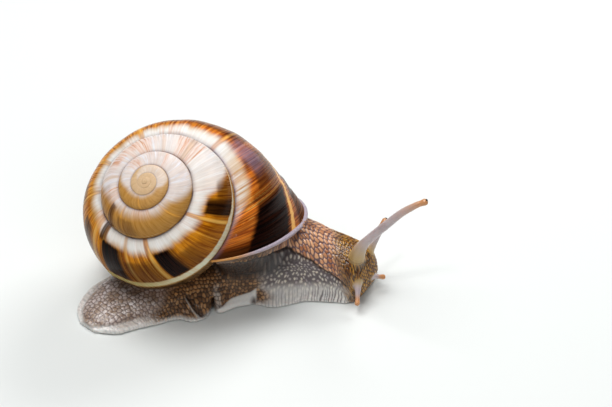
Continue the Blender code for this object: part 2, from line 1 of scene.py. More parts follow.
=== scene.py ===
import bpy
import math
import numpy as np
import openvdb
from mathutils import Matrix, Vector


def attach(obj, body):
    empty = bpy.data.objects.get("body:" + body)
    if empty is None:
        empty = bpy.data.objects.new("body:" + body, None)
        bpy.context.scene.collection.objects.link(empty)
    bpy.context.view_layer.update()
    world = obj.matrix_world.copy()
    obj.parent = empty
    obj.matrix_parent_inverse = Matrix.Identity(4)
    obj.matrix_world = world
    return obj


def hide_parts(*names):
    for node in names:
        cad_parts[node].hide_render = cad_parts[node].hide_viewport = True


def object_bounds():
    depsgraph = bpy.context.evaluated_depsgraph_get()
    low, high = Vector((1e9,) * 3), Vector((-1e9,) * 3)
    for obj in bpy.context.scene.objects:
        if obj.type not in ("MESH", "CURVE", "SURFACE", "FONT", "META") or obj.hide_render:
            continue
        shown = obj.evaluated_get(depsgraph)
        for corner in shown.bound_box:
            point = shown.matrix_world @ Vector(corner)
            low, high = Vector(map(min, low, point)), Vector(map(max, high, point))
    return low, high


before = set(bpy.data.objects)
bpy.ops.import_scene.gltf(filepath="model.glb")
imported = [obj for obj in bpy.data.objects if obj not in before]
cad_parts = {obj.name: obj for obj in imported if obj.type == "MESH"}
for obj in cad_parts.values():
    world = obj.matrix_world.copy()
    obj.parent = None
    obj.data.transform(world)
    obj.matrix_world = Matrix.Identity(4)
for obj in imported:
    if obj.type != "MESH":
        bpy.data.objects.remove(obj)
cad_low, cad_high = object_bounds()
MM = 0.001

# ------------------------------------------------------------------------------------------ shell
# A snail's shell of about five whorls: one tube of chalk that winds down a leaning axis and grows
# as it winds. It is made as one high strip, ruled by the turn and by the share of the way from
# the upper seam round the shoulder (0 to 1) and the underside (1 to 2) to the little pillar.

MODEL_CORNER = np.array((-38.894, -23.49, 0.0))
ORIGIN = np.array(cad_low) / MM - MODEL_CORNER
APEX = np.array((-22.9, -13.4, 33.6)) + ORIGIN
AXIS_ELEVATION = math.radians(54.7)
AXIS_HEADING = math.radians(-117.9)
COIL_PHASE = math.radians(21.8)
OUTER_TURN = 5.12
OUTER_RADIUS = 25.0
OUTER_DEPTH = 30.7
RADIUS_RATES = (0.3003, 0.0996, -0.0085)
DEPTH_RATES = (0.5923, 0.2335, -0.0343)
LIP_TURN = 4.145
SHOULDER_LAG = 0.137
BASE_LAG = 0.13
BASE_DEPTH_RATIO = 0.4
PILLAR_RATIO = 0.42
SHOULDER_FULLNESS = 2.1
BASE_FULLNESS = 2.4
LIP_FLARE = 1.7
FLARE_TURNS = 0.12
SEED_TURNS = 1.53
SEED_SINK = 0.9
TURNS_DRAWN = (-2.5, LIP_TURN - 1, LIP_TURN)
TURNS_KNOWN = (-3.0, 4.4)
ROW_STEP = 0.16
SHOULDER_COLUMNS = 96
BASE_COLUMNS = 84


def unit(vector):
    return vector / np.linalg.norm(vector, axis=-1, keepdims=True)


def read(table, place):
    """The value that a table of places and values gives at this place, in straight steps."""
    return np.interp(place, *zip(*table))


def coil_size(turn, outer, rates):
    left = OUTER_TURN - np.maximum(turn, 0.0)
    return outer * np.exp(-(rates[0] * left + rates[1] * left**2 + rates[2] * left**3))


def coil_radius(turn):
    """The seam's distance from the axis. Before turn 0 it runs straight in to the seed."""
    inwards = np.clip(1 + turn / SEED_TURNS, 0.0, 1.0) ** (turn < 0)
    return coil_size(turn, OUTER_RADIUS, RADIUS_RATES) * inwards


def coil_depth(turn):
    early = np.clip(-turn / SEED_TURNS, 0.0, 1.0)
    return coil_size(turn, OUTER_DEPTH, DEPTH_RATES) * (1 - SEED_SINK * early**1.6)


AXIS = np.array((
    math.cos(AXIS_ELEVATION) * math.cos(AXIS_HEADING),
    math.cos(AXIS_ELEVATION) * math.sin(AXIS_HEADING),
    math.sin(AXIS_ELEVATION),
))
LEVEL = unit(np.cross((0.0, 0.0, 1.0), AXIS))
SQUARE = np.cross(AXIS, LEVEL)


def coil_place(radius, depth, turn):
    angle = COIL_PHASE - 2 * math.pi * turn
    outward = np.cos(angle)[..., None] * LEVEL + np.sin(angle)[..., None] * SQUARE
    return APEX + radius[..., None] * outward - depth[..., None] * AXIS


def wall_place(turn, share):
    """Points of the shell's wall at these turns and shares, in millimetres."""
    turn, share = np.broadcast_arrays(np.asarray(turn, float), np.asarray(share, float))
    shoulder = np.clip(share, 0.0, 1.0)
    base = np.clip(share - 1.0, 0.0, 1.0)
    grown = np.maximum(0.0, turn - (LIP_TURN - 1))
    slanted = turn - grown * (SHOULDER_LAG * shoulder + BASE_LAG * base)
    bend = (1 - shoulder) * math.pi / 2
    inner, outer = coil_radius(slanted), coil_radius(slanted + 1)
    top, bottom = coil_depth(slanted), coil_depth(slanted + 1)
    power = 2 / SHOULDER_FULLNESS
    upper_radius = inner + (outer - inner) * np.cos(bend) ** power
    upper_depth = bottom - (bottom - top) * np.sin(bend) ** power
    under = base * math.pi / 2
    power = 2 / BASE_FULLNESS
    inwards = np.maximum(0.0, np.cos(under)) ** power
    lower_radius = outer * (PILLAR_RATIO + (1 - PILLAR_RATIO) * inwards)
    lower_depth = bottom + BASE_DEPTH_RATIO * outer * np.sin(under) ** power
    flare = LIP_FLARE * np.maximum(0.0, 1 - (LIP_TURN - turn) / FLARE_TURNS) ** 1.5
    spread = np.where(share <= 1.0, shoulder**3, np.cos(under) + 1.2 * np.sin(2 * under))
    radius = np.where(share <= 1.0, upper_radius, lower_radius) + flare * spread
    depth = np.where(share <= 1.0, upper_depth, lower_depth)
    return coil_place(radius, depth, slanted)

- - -

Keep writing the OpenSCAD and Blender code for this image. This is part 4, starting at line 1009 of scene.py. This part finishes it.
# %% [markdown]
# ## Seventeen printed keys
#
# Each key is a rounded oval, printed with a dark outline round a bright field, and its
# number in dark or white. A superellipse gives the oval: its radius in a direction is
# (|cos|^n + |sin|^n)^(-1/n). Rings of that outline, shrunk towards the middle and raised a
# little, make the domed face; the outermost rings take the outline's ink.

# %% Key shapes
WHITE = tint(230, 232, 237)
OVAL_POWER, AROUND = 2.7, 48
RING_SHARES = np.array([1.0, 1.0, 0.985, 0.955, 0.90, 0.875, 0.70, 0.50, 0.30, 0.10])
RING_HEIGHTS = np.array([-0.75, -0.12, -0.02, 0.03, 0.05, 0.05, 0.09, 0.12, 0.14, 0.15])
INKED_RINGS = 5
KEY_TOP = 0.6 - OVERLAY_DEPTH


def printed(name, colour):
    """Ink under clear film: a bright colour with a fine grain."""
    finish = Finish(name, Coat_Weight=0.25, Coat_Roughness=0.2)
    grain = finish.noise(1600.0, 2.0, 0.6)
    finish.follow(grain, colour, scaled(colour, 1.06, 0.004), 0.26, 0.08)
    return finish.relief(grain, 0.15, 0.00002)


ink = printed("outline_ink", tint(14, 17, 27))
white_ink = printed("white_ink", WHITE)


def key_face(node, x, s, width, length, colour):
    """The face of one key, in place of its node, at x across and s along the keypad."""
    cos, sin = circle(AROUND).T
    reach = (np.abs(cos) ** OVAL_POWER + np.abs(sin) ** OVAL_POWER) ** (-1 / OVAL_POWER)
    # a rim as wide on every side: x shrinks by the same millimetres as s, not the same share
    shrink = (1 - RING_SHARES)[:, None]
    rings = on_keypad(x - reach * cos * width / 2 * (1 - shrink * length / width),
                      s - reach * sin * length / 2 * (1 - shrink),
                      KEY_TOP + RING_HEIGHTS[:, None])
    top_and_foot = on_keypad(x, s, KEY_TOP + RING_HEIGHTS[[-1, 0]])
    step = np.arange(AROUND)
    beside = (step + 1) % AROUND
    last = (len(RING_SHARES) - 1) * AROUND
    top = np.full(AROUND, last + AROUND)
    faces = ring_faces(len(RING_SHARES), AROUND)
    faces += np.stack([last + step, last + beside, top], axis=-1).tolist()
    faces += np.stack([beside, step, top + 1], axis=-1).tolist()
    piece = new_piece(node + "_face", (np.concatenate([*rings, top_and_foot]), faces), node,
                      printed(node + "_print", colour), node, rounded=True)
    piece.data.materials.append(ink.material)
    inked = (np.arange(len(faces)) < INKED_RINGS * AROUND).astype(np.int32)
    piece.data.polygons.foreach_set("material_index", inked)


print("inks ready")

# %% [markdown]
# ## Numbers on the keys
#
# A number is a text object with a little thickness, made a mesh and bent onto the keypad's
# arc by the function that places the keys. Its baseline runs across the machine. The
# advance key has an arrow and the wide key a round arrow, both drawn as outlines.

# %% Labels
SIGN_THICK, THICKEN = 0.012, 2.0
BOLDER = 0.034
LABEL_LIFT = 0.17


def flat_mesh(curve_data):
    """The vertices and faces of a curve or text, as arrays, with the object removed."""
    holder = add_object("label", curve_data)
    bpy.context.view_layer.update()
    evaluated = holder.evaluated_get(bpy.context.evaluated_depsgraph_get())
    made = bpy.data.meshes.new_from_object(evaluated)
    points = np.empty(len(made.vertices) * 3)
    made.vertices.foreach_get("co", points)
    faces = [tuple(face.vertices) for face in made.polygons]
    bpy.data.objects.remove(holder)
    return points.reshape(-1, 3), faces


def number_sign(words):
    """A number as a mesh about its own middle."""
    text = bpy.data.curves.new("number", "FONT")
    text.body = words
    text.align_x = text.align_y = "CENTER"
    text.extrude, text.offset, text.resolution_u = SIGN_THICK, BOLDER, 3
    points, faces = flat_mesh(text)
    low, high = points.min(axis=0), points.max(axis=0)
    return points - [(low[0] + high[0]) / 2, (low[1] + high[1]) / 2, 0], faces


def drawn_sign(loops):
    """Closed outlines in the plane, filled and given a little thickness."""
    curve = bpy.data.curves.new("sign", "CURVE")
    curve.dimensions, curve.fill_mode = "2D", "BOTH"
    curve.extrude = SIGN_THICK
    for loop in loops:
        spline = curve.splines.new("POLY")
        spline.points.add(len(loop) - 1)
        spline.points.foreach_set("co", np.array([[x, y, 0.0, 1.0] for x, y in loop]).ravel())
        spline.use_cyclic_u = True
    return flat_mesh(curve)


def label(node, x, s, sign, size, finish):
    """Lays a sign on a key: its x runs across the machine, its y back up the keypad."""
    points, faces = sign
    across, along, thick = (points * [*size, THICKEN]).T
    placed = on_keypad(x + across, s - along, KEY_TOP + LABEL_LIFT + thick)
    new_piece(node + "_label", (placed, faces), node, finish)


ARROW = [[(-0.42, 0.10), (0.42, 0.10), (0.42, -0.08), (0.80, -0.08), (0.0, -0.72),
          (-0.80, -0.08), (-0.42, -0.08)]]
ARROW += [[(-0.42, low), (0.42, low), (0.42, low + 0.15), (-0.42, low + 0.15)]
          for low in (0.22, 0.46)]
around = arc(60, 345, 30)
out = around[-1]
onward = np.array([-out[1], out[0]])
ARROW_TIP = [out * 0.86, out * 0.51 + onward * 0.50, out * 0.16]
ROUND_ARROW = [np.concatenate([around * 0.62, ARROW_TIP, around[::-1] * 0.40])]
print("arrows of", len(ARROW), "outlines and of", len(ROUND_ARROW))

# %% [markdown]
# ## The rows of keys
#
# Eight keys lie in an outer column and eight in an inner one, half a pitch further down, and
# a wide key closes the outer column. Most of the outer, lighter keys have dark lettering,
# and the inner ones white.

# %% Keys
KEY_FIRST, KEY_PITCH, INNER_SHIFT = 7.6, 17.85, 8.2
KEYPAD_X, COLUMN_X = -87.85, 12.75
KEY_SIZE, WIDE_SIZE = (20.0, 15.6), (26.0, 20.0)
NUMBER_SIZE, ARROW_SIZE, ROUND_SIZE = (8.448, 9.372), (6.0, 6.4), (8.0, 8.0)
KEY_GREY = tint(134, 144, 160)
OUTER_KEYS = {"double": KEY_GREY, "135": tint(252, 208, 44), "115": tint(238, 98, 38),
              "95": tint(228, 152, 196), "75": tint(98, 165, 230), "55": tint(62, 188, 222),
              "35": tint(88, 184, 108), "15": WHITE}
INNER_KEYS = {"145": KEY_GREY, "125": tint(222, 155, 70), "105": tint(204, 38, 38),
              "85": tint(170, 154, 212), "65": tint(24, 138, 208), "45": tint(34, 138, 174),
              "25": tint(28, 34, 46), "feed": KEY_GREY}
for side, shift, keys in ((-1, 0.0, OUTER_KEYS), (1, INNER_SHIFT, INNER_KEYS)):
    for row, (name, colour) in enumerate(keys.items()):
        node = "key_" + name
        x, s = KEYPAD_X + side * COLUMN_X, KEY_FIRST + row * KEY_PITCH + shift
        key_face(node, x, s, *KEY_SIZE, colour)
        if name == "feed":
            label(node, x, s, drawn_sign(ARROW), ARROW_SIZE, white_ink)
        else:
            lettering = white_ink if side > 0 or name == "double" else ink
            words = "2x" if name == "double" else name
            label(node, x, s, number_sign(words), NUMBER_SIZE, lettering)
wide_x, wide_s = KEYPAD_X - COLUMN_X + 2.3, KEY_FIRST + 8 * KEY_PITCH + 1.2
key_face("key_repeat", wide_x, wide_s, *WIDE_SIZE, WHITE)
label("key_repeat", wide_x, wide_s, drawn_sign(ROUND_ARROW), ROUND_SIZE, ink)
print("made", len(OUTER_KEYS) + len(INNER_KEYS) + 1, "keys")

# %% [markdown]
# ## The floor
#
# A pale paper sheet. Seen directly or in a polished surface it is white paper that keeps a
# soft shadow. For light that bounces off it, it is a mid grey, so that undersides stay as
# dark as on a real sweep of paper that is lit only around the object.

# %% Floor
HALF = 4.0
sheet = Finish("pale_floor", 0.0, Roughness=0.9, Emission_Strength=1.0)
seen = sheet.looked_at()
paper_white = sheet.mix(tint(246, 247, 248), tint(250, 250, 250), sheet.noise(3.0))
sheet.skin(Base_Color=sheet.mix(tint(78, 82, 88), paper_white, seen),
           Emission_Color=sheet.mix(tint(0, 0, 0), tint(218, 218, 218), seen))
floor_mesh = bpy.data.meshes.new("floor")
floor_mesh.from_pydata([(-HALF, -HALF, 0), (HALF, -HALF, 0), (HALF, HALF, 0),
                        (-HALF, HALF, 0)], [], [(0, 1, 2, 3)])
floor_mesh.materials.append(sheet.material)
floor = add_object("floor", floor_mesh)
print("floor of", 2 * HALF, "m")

- - -

Nothing beyond the required lines should be retyped: start with the line that contains "Continue the Blender" and finish with the line that contains "if empty is".

Continue the Blender code for this object: part 2, from line 1 of scene.py. More parts follow.
=== scene.py ===
import bpy
import math
import numpy as np
import openvdb
from mathutils import Matrix, Vector


def attach(obj, body):
    empty = bpy.data.objects.get("body:" + body)
    if empty is None:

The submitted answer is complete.